# WHAT YOU HAVE TO DO
The lines to be copied run from the one containing "own_mesh(piece)" to the end of the material below; reproduce them exactly, including both ends, and nothing more.

▶

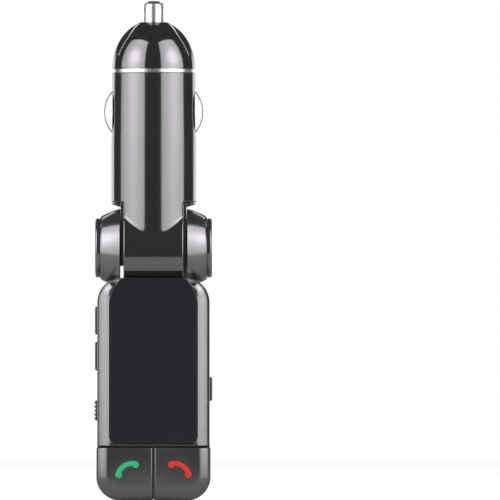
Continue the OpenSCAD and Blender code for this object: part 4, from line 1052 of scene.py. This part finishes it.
def makeArmFront():
    a, d, f, s = arm, display, sideForm, slider
    form = frontBlock(0, a["front"], 0, a["bandStart"], a["bandEnd"])
    obj = makePiece("arm_face", form, "arm_black", "arm", "arm_front")
    carve(obj, [lugShape(-1, False), lugShape(1, False)], "UNION")
    inner = [(x, z) for x, z, *_ in armOutline(-a["wall"])]
    carve(obj, [slab(clipped(inner, a["gapTop"] + 1.0, a["hollowTop"]), a["hollowFront"], 1),
                slab(clipped(inner, -70, a["gapTop"] + 1.01), a["deckBack"], 1),
                box((-20, -20, -70), (20, a["deckFront"], a["gapTop"])),
                slab(paneOutline(windowPane["gap"]), a["front"] - 1, a["front"] + windowPane["t"]),
                box((-d["half"] + d["border"], -12, d["low"] + d["border"]),
                    (d["half"] - d["border"], -7, d["high"] - d["border"]))])
    carve(obj, bossRods(a["hollowFront"] - 0.05, a["boss"], 8.05), "UNION")
    cuts = sharedCuts() + bossRods(-3.15, a["screwBore"], 4)
    cuts += [rod((side * callKey["markX"], -8, callKey["markZ"]), "y", 1.4, 5) for side in (-1, 1)]
    for side, z, length in sideKeys.values():
        x0, x1 = sorted((side * 11.0, side * 15.0))
        ring = oblong(f["y"], z, f["width"] / 2 + f["play"], length / 2 + f["play"], 0.5)
        cuts.append(loft([[(x, y, h) for y, h in ring] for x in (x0, x1)]))
    wide, high = s["stemWidth"] / 2 + f["play"], s["stem"] / 2 + f["play"]
    cuts.append(box((-15, f["y"] - wide, s["z"] - s["travel"] - high), (-11, f["y"] + wide, s["z"] + high)))
    carve(obj, cuts)
    soften(obj, 0.09, 50, 12, weld=0.004, even=True)


def makeArmRear():
    a = arm
    obj = makePiece("arm_back", rearBlock(), "arm_black", "arm", "arm_rear")
    carve(obj, [lugShape(-1, True), lugShape(1, True)], "UNION")
    hollow = clipped([(x, z) for x, z, *_ in armOutline(-a["wall"])], -70, a["hollowTop"])
    middle = sum(z for _, z in hollow) / len(hollow)
    r = a["hollowRound"]
    floorY = a["back"] - a["wall"] - r
    loops = [[(x, y, z) for x, z in hollow] for y in (-1, floorY)]
    for k in range(1, 7):
        t = math.pi / 2 * k / 6
        inset = r * (1 - math.cos(t))
        loop = []
        for x, z in hollow:
            pullX, pullZ = inset * (x / 12.1), inset * max(-1, min(1, (z - middle) / 23.5))
            loop.append((x - pullX, floorY + r * math.sin(t), z - pullZ if z < middle else z))
        loops.append(loop)
    carve(obj, [loft(loops), box((-a["lugIn"], -1, -11.0), (a["lugIn"], 12, 1))])
    carve(obj, bossRods(0, a["boss"], 9.7), "UNION")
    cuts = sharedCuts()
    for way, head in zip(bossRods(-1, a["screwWay"], 12), bossRods(a["headFrom"], a["headBore"], 3)):
        cuts += [way, head]
    carve(obj, cuts)
    soften(obj, 0.09, 50, 12, weld=0.004, even=True)


def makeWindow():
    front, t = arm["front"], windowPane["t"]
    rim = ((0, t - 0.05), (0, 0.10), (-0.03, 0.03), (-0.10, 0), (-0.16, 0), (-0.6, 0))
    loops = [[(x, front + y, z) for x, z in paneOutline(grow)] for grow, y in rim]
    makePiece("window_pane", loft(loops), "window_black", "arm", "window", 25)


makeArmFront()
makeArmRear()
makeWindow()
print("arm made")


# call keys with their handset marks

def markOutline(side, grow=0.0):
    # a bowed stroke with a round ball at each end
    m = mark
    lean = math.radians(90 + m["tilt"] if side < 0 else 90 - m["tilt"])
    cx = side * callKey["markX"] - m["bow"] * math.cos(lean)
    cz = callKey["markZ"] - m["bow"] * math.sin(lean)
    sweep = math.radians(m["sweep"])
    outR, inR, endR = m["bow"] + m["stroke"] / 2 + grow, m["bow"] - m["stroke"] / 2 - grow, m["end"] + grow
    ballR = m["bow"] - m["pull"]
    share = (inR ** 2 - ballR ** 2 - endR ** 2) / (2 * ballR * endR)
    meet = 2 * math.pi - math.acos(max(-1, min(1, share)))
    shift = math.atan2(-math.sin(meet) * endR, ballR + endR * math.cos(meet))

    def arc(r, first, last, steps, skip=0):
        turns = [between(first, last, i / steps) for i in range(skip, steps + 1 - skip)]
        return [(cx + r * math.cos(t), cz + r * math.sin(t)) for t in turns]

    def ball(end):
        t = lean + end * sweep
        u, v = (math.cos(t), math.sin(t)), (-math.sin(t) * end, math.cos(t) * end)
        pts = []
        for i in range(1, 23):
            p = meet * i / 22
            pts.append((cx + ballR * u[0] + endR * (math.cos(p) * u[0] + math.sin(p) * v[0]),
                        cz + ballR * u[1] + endR * (math.cos(p) * u[1] + math.sin(p) * v[1])))
        return pts

    return (arc(outR, lean - sweep, lean + sweep, 24) + ball(1)
            + arc(inR, lean + sweep - shift, lean - sweep + shift, 20, skip=1) + ball(-1)[::-1])


def makeMark(side):
    name, node, body, look = (("mark_answer", "answer_mark", "answer", "mark_green") if side < 0
                              else ("mark_hangup", "hangup_mark", "hangup", "mark_red"))
    front = arm["front"] - callKey["proud"]
    rim = ((0, mark["t"] - 0.01), (0, 0.06), (-0.02, 0.015), (-0.07, 0))
    loops = [[(x, front + y, z) for x, z in markOutline(side, grow)] for grow, y in rim]
    makePiece(name, loft(loops), look, body, node, 30)


def makeCallKey(side):
    k = callKey
    name, node, body = (("key_answer", "answer_key", "answer") if side < 0
                        else ("key_hangup", "hangup_key", "hangup"))
    front, back = arm["front"] - k["proud"], arm["front"] + k["depth"]
    bm = bmeshOf(frontBlock(k["proud"], front, back, k["start"], k["end"], 18, 0.18))
    bmesh.ops.remove_doubles(bm, verts=bm.verts, dist=1e-8)
    # cut off above, and along the slit between the two keys
    slitPlace = Vector((side * k["slit"] * mm, 0, 0))
    for place, way in ((at((0, 0, k["top"])), (0, 0, 1)), (slitPlace, (-side, 0, 0))):
        bmesh.ops.bisect_plane(bm, geom=bm.verts[:] + bm.edges[:] + bm.faces[:], plane_co=place, plane_no=way,
                               clear_outer=True)
        bmesh.ops.holes_fill(bm, edges=openEdges(bm), sides=0)
    bmesh.ops.recalc_face_normals(bm, faces=bm.faces)
    bmesh.ops.dissolve_degenerate(bm, edges=bm.edges, dist=1e-6)
    sharp = [e for e in bm.edges if len(e.link_faces) == 2 and math.degrees(e.calc_face_angle(0)) > 46]
    bmesh.ops.bevel(bm, geom=sharp, offset=k["round"] * mm, offset_type="OFFSET", segments=4, profile=0.5,
                    affect="EDGES", clamp_overlap=False)
    bmesh.ops.remove_doubles(bm, verts=bm.verts, dist=2e-6)
    bmesh.ops.recalc_face_normals(bm, faces=bm.faces)
    mesh = bpy.data.meshes.new(name)
    bm.to_mesh(mesh)
    bm.free()
    obj = linked(name, mesh)
    dress(obj, "key_grey", body, node)
    # hollow behind, with the mark's pocket in front and a stem down to the switch
    w = k["wall"]
    inner = clipped([(x, z) for x, z, *_ in armOutline(-w)], -70, k["top"] - w)
    xs = k["slit"] + w
    inner = [(max(x, xs) if side > 0 else min(x, -xs), z) for x, z in inner]
    keep = [inner[0]]
    for p in inner[1:]:
        if (Vector(p) - Vector(keep[-1])).length > 1e-4:
            keep.append(p)
    carve(obj, [slab(keep, front + w + 0.6, back + 1),
                slab(markOutline(side, 0.05), front - 1, front + mark["t"])])
    stemFrom = front + w * 0.7
    stem = rod((side * k["markX"], stemFrom, k["markZ"]), "y", k["stem"], k["stemEnd"] - stemFrom)
    carve(obj, [stem], "UNION")
    shadeSmooth(obj.data, 35)


for side in (-1, 1):
    makeCallKey(side)
    makeMark(side)
print("call keys made")


# side keys and the ribbed slider

def makeSideKey(which):
    # a rounded button on a flange that stays behind the wall
    side, z, length = sideKeys[which]
    f = sideForm
    w, h, m = f["width"] / 2, length / 2, f["margin"]
    outer = arm["half"] + f["out"]
    loops = []
    for x, g in ((f["in"] - 0.3, 0), (outer - 0.38, 0), (outer - 0.26, 0.03), (outer - 0.12, 0.12),
                 (outer - 0.04, 0.26), (outer - 0.01, 0.45), (outer, 0.75)):
        ring = oblong(f["y"], z, w - g, h - g, max(0.12, 0.45 - g * 0.4), 5)
        loops.append([(side * x, y, up) for y, up in ring])
    x0, x1 = sorted((side * (f["in"] - f["flange"]), side * f["in"]))
    back = max(f["y"] + w + m, f["back"])
    flange = roundedBox((x0, f["y"] - w - m, z - h - m), (x1, back, z + h + m), 0.1, 2)
    obj = makePiece("button_" + which, loft(loops), "side_grey", "side_" + which, "side_key_" + which, 30)
    carve(obj, [flange], "UNION")
    shadeSmooth(obj.data, 32)


def makeSlider():
    # one waved outline in the plane of x and z, drawn along y, on a stem
    s, f = slider, sideForm
    x0 = arm["half"] + 0.05
    y0, y1 = f["y"] - s["width"] / 2, f["y"] + s["width"] / 2
    low = s["z"] - s["length"] / 2
    crest = []
    count = 10 * s["ribs"]
    for i in range(count + 1):
        t = i / count
        wave = smoothStep(0.05, 0.75, 0.5 - 0.5 * math.cos(2 * math.pi * s["ribs"] * t))
        crest.append((x0 + s["plate"] - 0.06 + (s["rib"] + 0.05) * wave, low + s["length"] * t))
    outline = [(x0, low), (x0, low + s["length"])] + crest[::-1]
    loops = []
    for y, g in ((y0, 0.14), (y0 + 0.05, 0.05), (y0 + 0.14, 0),
                 (y1 - 0.14, 0), (y1 - 0.05, 0.05), (y1, 0.14)):
        loops.append([(-(max(x0, x - g)), y, h + (g if h < s["z"] else -g)) for x, h in outline])
    stem = box((-(x0 + 0.1), f["y"] - s["stemWidth"] / 2, s["z"] - s["stem"] / 2),
               (-11.2, f["y"] + s["stemWidth"] / 2, s["z"] + s["stem"] / 2))
    obj = makePiece("slide_knob", loft(loops), "side_grey", "slider", "power_slider", 35)
    carve(obj, [stem], "UNION")
    shadeSmooth(obj.data, 35)


for which in sideKeys:
    makeSideKey(which)
makeSlider()
print("side keys made")


# pieces inside, at the back and at the lower end: the CAD's own forms with rounded edges,
# each with its body, its look and the width of its edges

inside = {
    "power_board": ("plug", "circuit_board", 0.08), "power_inductor": ("plug", "ferrite", 0.15),
    "filter_capacitor": ("plug", "can_aluminium", 0.18), "converter_chip": ("plug", "chip_black", 0.10),
    "chip_fuse": ("plug", "chip_ivory", 0.06), "plug_screw": ("plug", "zinc_steel", 0.08),
    "spring_seat": ("plug", "brass", 0.08), "tip_spring": ("plug", "spring_steel", 0),
    "pivot_bush_left": ("plug", "acetal", 0.08), "pivot_bush_right": ("plug", "acetal", 0.08),
    "plug_lead": ("plug", "lead_red", 0), "friction_washer_left": ("arm", "fibre", 0.05),
    "friction_washer_right": ("arm", "fibre", 0.05), "retaining_clip_left": ("plug", "spring_steel", 0.05),
    "retaining_clip_right": ("plug", "spring_steel", 0.05), "display_module": ("arm", "display_glass", 0.08),
    "main_board": ("arm", "circuit_board", 0.08), "radio_module": ("arm", "shield_tin", 0.10),
    "audio_chip": ("arm", "chip_black", 0.08), "microphone": ("arm", "shield_tin", 0.10),
    "usb_shell": ("arm", "shield_tin", 0.08), "usb_tongue": ("arm", "tongue_white", 0.10),
    "audio_jack": ("arm", "jack_black", 0.12), "arm_lead": ("arm", "lead_red", 0),
    "answer_switch": ("arm", "shield_tin", 0.08), "hangup_switch": ("arm", "shield_tin", 0.08),
    "side_switch_upper": ("arm", "shield_tin", 0.08), "side_switch_lower": ("arm", "shield_tin", 0.08),
    "side_switch_right": ("arm", "shield_tin", 0.08), "slide_switch": ("arm", "shield_tin", 0.08),
    "arm_screws": ("arm", "zinc_steel", 0.08),
}
# what gives way when something is pressed: its joint, the way, the still end in metres, what is left of it
pressed = {
    "tip_spring": ("tip_press", (0, 0, 1), (0, 0, 0.0275), 0.535),
    "answer_switch": ("answer_press", (0, 1, 0), (0, -0.0031, 0), 0.74),
    "hangup_switch": ("hangup_press", (0, 1, 0), (0, -0.0031, 0), 0.74),
}
for node, (body, look, width) in inside.items():
    piece = nodeCopy(node + "_piece", node, look, body, width)
    if node in pressed:
        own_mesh(piece)
print("inner pieces made:", len(inside))

print("sizes written")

◀

# ANSWER FOR THE TASK
        own_mesh(piece)
print("inner pieces made:", len(inside))

print("sizes written")